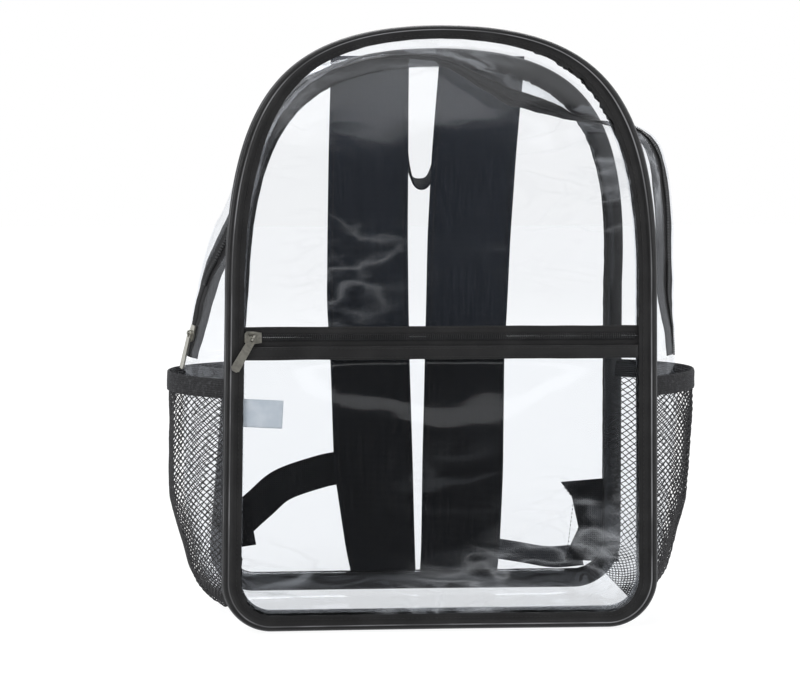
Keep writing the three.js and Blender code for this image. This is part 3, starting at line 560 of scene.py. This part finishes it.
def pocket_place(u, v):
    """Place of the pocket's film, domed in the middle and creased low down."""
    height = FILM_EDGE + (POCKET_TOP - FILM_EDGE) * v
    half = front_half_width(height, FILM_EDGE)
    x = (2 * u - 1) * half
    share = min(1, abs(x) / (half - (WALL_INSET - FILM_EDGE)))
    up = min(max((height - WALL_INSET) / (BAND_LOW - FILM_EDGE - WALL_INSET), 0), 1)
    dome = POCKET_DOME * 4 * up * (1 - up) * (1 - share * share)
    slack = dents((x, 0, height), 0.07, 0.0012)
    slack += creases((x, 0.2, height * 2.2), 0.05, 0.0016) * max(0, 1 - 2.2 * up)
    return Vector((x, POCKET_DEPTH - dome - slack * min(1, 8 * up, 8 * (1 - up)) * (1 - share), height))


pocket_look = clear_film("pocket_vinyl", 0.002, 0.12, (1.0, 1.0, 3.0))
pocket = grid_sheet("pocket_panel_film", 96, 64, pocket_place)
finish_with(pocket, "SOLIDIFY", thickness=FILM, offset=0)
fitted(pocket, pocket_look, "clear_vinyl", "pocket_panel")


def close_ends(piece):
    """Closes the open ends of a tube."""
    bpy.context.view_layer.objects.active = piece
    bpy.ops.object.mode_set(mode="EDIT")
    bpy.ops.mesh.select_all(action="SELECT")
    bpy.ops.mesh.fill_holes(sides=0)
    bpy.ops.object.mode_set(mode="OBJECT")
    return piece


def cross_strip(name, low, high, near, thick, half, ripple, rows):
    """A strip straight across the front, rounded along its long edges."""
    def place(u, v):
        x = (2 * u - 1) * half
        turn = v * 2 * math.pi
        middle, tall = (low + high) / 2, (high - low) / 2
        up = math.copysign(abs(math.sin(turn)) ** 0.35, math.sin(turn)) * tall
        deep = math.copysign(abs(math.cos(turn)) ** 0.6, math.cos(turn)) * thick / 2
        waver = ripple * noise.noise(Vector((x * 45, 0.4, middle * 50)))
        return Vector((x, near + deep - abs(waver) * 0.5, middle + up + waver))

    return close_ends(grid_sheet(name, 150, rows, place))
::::
What you have to do
Only the lines from the start of the data to the line holding "return Vector((x, POCKET_DEPTH" are wanted; return them exactly, both ends included.

Solution for this exercise
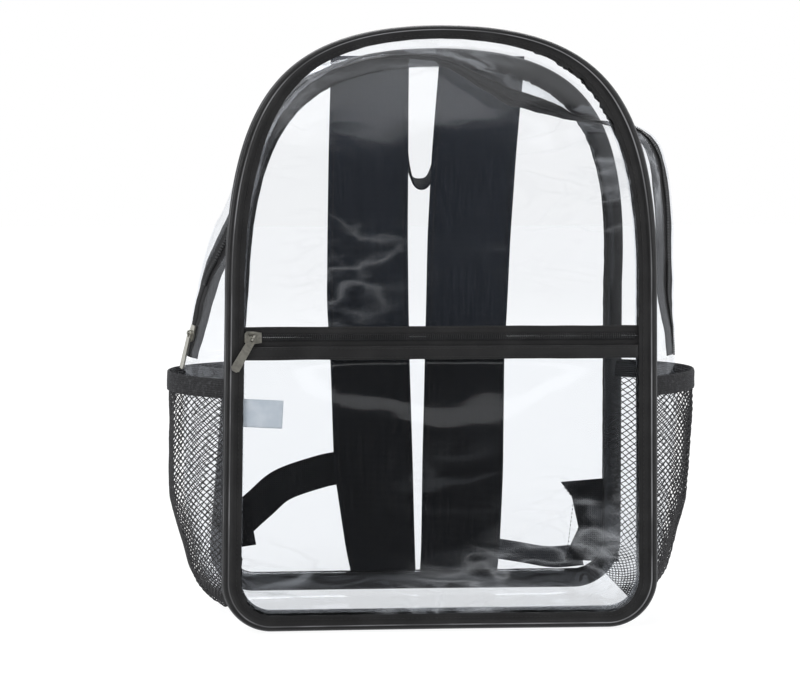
Keep writing the three.js and Blender code for this image. This is part 3, starting at line 560 of scene.py. This part finishes it.
def pocket_place(u, v):
    """Place of the pocket's film, domed in the middle and creased low down."""
    height = FILM_EDGE + (POCKET_TOP - FILM_EDGE) * v
    half = front_half_width(height, FILM_EDGE)
    x = (2 * u - 1) * half
    share = min(1, abs(x) / (half - (WALL_INSET - FILM_EDGE)))
    up = min(max((height - WALL_INSET) / (BAND_LOW - FILM_EDGE - WALL_INSET), 0), 1)
    dome = POCKET_DOME * 4 * up * (1 - up) * (1 - share * share)
    slack = dents((x, 0, height), 0.07, 0.0012)
    slack += creases((x, 0.2, height * 2.2), 0.05, 0.0016) * max(0, 1 - 2.2 * up)
    return Vector((x, POCKET_DEPTH - dome - slack * min(1, 8 * up, 8 * (1 - up)) * (1 - share), height))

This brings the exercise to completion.